## Information provided

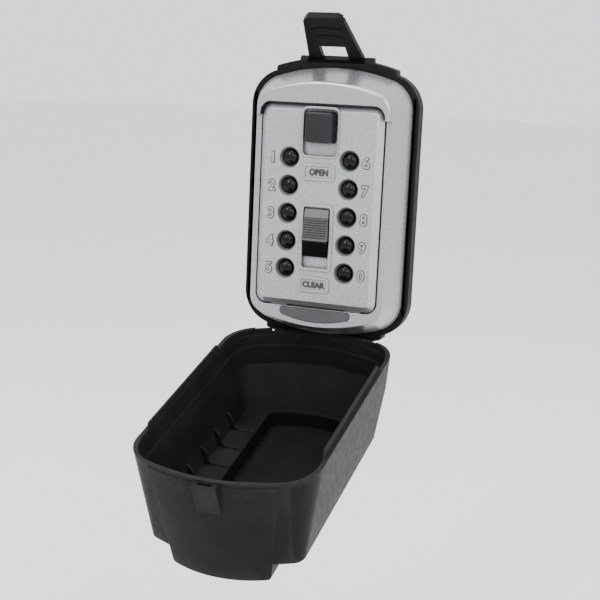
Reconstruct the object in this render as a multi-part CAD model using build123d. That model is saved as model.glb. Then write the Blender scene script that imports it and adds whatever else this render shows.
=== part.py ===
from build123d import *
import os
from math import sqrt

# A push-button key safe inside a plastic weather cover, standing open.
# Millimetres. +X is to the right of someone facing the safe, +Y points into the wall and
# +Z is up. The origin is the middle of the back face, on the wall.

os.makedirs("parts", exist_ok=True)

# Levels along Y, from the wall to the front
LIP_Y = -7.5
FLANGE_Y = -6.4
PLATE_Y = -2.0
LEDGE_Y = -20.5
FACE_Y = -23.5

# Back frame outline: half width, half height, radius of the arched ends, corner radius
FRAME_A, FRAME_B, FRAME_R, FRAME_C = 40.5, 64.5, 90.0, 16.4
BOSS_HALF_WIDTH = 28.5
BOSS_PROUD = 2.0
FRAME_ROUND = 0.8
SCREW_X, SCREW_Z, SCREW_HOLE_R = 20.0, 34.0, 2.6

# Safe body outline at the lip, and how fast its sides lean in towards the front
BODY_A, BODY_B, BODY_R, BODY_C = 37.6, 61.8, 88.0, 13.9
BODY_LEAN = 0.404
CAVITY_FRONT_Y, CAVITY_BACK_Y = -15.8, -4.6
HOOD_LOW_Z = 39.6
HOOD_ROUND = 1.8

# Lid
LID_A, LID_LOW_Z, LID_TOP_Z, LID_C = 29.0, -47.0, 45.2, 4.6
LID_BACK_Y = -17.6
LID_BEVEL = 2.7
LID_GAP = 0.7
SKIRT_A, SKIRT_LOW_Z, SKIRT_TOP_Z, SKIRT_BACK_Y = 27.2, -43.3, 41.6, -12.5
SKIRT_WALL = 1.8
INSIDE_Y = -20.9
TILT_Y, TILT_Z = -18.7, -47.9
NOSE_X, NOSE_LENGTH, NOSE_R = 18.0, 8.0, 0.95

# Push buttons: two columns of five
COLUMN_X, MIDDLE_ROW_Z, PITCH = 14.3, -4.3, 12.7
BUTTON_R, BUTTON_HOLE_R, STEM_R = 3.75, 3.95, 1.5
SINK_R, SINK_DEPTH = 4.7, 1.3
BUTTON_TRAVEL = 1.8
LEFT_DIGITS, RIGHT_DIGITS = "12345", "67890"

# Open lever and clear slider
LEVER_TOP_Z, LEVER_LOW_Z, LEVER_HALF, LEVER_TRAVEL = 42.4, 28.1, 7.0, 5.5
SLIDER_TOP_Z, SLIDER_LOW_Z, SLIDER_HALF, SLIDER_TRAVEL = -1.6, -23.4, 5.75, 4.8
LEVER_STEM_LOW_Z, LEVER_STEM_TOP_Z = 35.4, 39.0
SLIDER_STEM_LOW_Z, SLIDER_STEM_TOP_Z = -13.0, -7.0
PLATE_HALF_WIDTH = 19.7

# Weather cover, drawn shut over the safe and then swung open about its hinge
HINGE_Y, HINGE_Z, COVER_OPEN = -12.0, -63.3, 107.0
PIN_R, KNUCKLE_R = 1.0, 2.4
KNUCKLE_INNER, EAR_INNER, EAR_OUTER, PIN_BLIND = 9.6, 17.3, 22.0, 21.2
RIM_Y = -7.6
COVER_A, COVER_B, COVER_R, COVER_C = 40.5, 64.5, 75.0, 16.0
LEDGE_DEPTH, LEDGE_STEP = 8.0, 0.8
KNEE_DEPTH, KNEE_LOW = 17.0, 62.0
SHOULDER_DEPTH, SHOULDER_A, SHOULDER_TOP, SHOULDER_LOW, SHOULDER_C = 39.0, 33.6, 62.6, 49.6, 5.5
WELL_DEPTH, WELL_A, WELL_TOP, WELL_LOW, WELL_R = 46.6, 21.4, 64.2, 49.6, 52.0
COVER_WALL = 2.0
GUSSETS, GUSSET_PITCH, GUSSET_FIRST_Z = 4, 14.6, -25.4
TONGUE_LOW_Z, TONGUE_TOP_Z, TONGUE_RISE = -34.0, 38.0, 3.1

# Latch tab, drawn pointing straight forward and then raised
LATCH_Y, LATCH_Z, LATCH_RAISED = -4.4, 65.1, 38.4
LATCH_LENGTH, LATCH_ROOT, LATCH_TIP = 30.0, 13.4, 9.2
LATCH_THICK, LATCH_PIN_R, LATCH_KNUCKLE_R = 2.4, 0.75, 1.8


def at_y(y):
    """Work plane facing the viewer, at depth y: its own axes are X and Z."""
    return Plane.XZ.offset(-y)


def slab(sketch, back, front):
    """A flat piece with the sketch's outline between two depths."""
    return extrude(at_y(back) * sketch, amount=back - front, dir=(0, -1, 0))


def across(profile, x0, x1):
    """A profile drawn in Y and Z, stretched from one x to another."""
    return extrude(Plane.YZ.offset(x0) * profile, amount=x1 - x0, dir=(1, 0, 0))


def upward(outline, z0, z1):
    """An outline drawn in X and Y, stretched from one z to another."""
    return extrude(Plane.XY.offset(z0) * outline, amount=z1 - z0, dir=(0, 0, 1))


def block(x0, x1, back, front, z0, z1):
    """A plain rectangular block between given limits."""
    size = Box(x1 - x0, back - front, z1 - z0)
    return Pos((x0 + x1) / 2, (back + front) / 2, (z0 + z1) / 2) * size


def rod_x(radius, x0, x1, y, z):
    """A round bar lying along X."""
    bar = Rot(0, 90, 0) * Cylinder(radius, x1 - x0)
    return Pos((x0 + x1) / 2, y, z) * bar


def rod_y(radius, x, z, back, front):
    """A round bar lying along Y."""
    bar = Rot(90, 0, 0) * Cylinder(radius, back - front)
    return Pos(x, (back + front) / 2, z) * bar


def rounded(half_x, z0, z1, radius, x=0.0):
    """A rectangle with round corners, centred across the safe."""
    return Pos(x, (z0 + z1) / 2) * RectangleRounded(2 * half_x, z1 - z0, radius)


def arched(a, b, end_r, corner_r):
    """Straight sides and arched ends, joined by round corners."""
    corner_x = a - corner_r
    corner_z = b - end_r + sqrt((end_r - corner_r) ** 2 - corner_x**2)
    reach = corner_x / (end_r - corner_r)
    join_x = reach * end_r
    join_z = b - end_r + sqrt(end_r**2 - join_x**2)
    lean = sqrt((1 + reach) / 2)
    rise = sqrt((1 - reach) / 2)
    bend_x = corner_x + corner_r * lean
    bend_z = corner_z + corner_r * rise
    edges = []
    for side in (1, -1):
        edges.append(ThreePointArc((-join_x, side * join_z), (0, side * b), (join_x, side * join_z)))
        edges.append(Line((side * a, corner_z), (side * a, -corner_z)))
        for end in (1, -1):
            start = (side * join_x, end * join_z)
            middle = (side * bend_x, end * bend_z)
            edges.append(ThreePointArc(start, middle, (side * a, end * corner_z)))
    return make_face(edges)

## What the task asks
Extract all of the data shown above and repeat it verbatim.

## Written answer
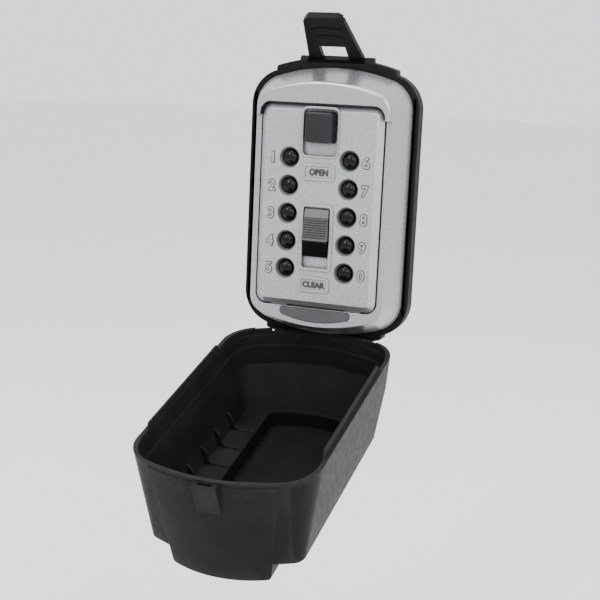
Reconstruct the object in this render as a multi-part CAD model using build123d. That model is saved as model.glb. Then write the Blender scene script that imports it and adds whatever else this render shows.
=== part.py ===
from build123d import *
import os
from math import sqrt

# A push-button key safe inside a plastic weather cover, standing open.
# Millimetres. +X is to the right of someone facing the safe, +Y points into the wall and
# +Z is up. The origin is the middle of the back face, on the wall.

os.makedirs("parts", exist_ok=True)

# Levels along Y, from the wall to the front
LIP_Y = -7.5
FLANGE_Y = -6.4
PLATE_Y = -2.0
LEDGE_Y = -20.5
FACE_Y = -23.5

# Back frame outline: half width, half height, radius of the arched ends, corner radius
FRAME_A, FRAME_B, FRAME_R, FRAME_C = 40.5, 64.5, 90.0, 16.4
BOSS_HALF_WIDTH = 28.5
BOSS_PROUD = 2.0
FRAME_ROUND = 0.8
SCREW_X, SCREW_Z, SCREW_HOLE_R = 20.0, 34.0, 2.6

# Safe body outline at the lip, and how fast its sides lean in towards the front
BODY_A, BODY_B, BODY_R, BODY_C = 37.6, 61.8, 88.0, 13.9
BODY_LEAN = 0.404
CAVITY_FRONT_Y, CAVITY_BACK_Y = -15.8, -4.6
HOOD_LOW_Z = 39.6
HOOD_ROUND = 1.8

# Lid
LID_A, LID_LOW_Z, LID_TOP_Z, LID_C = 29.0, -47.0, 45.2, 4.6
LID_BACK_Y = -17.6
LID_BEVEL = 2.7
LID_GAP = 0.7
SKIRT_A, SKIRT_LOW_Z, SKIRT_TOP_Z, SKIRT_BACK_Y = 27.2, -43.3, 41.6, -12.5
SKIRT_WALL = 1.8
INSIDE_Y = -20.9
TILT_Y, TILT_Z = -18.7, -47.9
NOSE_X, NOSE_LENGTH, NOSE_R = 18.0, 8.0, 0.95

# Push buttons: two columns of five
COLUMN_X, MIDDLE_ROW_Z, PITCH = 14.3, -4.3, 12.7
BUTTON_R, BUTTON_HOLE_R, STEM_R = 3.75, 3.95, 1.5
SINK_R, SINK_DEPTH = 4.7, 1.3
BUTTON_TRAVEL = 1.8
LEFT_DIGITS, RIGHT_DIGITS = "12345", "67890"

# Open lever and clear slider
LEVER_TOP_Z, LEVER_LOW_Z, LEVER_HALF, LEVER_TRAVEL = 42.4, 28.1, 7.0, 5.5
SLIDER_TOP_Z, SLIDER_LOW_Z, SLIDER_HALF, SLIDER_TRAVEL = -1.6, -23.4, 5.75, 4.8
LEVER_STEM_LOW_Z, LEVER_STEM_TOP_Z = 35.4, 39.0
SLIDER_STEM_LOW_Z, SLIDER_STEM_TOP_Z = -13.0, -7.0
PLATE_HALF_WIDTH = 19.7

# Weather cover, drawn shut over the safe and then swung open about its hinge
HINGE_Y, HINGE_Z, COVER_OPEN = -12.0, -63.3, 107.0
PIN_R, KNUCKLE_R = 1.0, 2.4
KNUCKLE_INNER, EAR_INNER, EAR_OUTER, PIN_BLIND = 9.6, 17.3, 22.0, 21.2
RIM_Y = -7.6
COVER_A, COVER_B, COVER_R, COVER_C = 40.5, 64.5, 75.0, 16.0
LEDGE_DEPTH, LEDGE_STEP = 8.0, 0.8
KNEE_DEPTH, KNEE_LOW = 17.0, 62.0
SHOULDER_DEPTH, SHOULDER_A, SHOULDER_TOP, SHOULDER_LOW, SHOULDER_C = 39.0, 33.6, 62.6, 49.6, 5.5
WELL_DEPTH, WELL_A, WELL_TOP, WELL_LOW, WELL_R = 46.6, 21.4, 64.2, 49.6, 52.0
COVER_WALL = 2.0
GUSSETS, GUSSET_PITCH, GUSSET_FIRST_Z = 4, 14.6, -25.4
TONGUE_LOW_Z, TONGUE_TOP_Z, TONGUE_RISE = -34.0, 38.0, 3.1

# Latch tab, drawn pointing straight forward and then raised
LATCH_Y, LATCH_Z, LATCH_RAISED = -4.4, 65.1, 38.4
LATCH_LENGTH, LATCH_ROOT, LATCH_TIP = 30.0, 13.4, 9.2
LATCH_THICK, LATCH_PIN_R, LATCH_KNUCKLE_R = 2.4, 0.75, 1.8


def at_y(y):
    """Work plane facing the viewer, at depth y: its own axes are X and Z."""
    return Plane.XZ.offset(-y)


def slab(sketch, back, front):
    """A flat piece with the sketch's outline between two depths."""
    return extrude(at_y(back) * sketch, amount=back - front, dir=(0, -1, 0))


def across(profile, x0, x1):
    """A profile drawn in Y and Z, stretched from one x to another."""
    return extrude(Plane.YZ.offset(x0) * profile, amount=x1 - x0, dir=(1, 0, 0))


def upward(outline, z0, z1):
    """An outline drawn in X and Y, stretched from one z to another."""
    return extrude(Plane.XY.offset(z0) * outline, amount=z1 - z0, dir=(0, 0, 1))


def block(x0, x1, back, front, z0, z1):
    """A plain rectangular block between given limits."""
    size = Box(x1 - x0, back - front, z1 - z0)
    return Pos((x0 + x1) / 2, (back + front) / 2, (z0 + z1) / 2) * size


def rod_x(radius, x0, x1, y, z):
    """A round bar lying along X."""
    bar = Rot(0, 90, 0) * Cylinder(radius, x1 - x0)
    return Pos((x0 + x1) / 2, y, z) * bar


def rod_y(radius, x, z, back, front):
    """A round bar lying along Y."""
    bar = Rot(90, 0, 0) * Cylinder(radius, back - front)
    return Pos(x, (back + front) / 2, z) * bar


def rounded(half_x, z0, z1, radius, x=0.0):
    """A rectangle with round corners, centred across the safe."""
    return Pos(x, (z0 + z1) / 2) * RectangleRounded(2 * half_x, z1 - z0, radius)


def arched(a, b, end_r, corner_r):
    """Straight sides and arched ends, joined by round corners."""
    corner_x = a - corner_r
    corner_z = b - end_r + sqrt((end_r - corner_r) ** 2 - corner_x**2)
    reach = corner_x / (end_r - corner_r)
    join_x = reach * end_r
    join_z = b - end_r + sqrt(end_r**2 - join_x**2)
    lean = sqrt((1 + reach) / 2)
    rise = sqrt((1 - reach) / 2)
    bend_x = corner_x + corner_r * lean
    bend_z = corner_z + corner_r * rise
    edges = []
    for side in (1, -1):
        edges.append(ThreePointArc((-join_x, side * join_z), (0, side * b), (join_x, side * join_z)))
        edges.append(Line((side * a, corner_z), (side * a, -corner_z)))
        for end in (1, -1):
            start = (side * join_x, end * join_z)
            middle = (side * bend_x, end * bend_z)
            edges.append(ThreePointArc(start, middle, (side * a, end * corner_z)))
    return make_face(edges)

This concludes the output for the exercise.